Sabrina Kouroughli a adapté et mis en scène le beau livre d’Alice Zeniter, Goncourt des lycéens 2017. L’héroïne, Naïma, travaille dans une galerie d’art à Paris quand les attentats la renvoient à ses origines. Elle se souvient qu’elle vient d’un pays dont on lui a si peu parlé, bien qu’elle en porte la trace avec ses cheveux noirs et bouclés. Il y a eu la honte de son grand-père harki, le silence de son père, ce père qui lui a transmis ses peurs : peur de faire des fautes de français, peur qu’on lui demande son prénom, peur d’être assimilé aux terroristes, peur qu’on lui demande à quelle date il est arrivé en France, un père qui a « confondu intégration et terre brûlée ». C’est avec sa grand-mère qu’elle va reconstituer son histoire familiale dans un sabir mêlant le français et l’arabe. La tendresse et l’humour aidant, Naïma va partir pour visiter l’Algérie, voir ceux de sa famille qui y sont encore, comprendre et s’apaiser.

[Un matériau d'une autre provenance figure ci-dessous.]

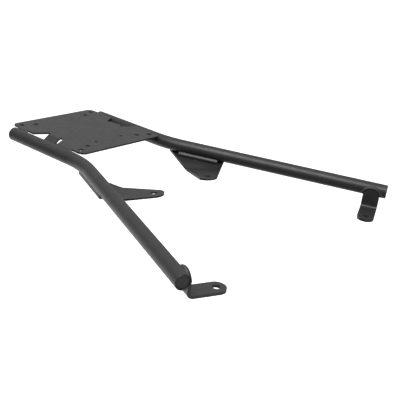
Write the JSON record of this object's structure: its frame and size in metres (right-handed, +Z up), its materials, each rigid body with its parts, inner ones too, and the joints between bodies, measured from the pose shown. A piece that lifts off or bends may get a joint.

Dans la mise en scène de Sabrina Kouroughli, on est dans la cuisine de Yema, la grand-mère (Fatima Aibout) assise à la table brodant ou cuisinant. En dépit de son arabe hésitant, tout comme l’est le français pour sa grand-mère, Naïma (Sabrina Kouroughli) va avec l’aide de Yema reconstituer le puzzle familial. Un homme est assis au fond du plateau, dos à la salle. Ce n’est qu’au milieu du spectacle que cet homme se retournera, il est comme le fantôme d’Ali, ce grand-père (Issam Rachyq-Ahrad) harki, obligé de fuir l’Algérie à la fin de la guerre. Peu à peu Ali et Yema vont prendre la parole, parfois en arabe. Ils vont revivre leur histoire, le départ en bateau, elle qui n’avait pas envie de partir mais, comme elle le dit, « les hommes font les conneries et c’est nous qui payons ». Avec surprise, ils découvrent le camp de Rivesaltes où on les conduit, avant le HLM de Normandie, où Ali dit qu’ils pourront enfin « être comme les Français ». Yema tente obstinément l’intégration, expérimentant le couscous aux frites mais y renonçant ! La pizza à la viande de mouton et les langues de chat, au lieu des gâteaux au miel, ça marche un peu mieux. Avec humour et pudeur Yéma et Ali disent la difficulté de se trouver projeté dans un univers inconnu si loin du leur. Le grand-père s’enferme dans ses cauchemars et le silence. Le père de Naïma veut s’intégrer. Il en a assez d’être préposé au téléphone, ses parents ne maîtrisant pas assez le français. II se débarrasse du ramadan, frein aux jeux avec les copains. Naïma a parlé avec sa grand-mère, mais personne ne lui a vraiment décrit l’Algérie. On la voit face à une carte, comme celles que l’on accrochait autrefois aux murs des écoles, lisant les noms des villes d’Algérie ou, guide du Routard à la main, décidant de partir visiter ce pays inconnu. Il lui restera étranger, mais elle est apaisée elle a compris qu’ « on peut venir d’un pays sans lui appartenir, qu’on peut perdre un pays » et que ce pays peut vous manquer « sans que sa perte soit forcément un désastre ».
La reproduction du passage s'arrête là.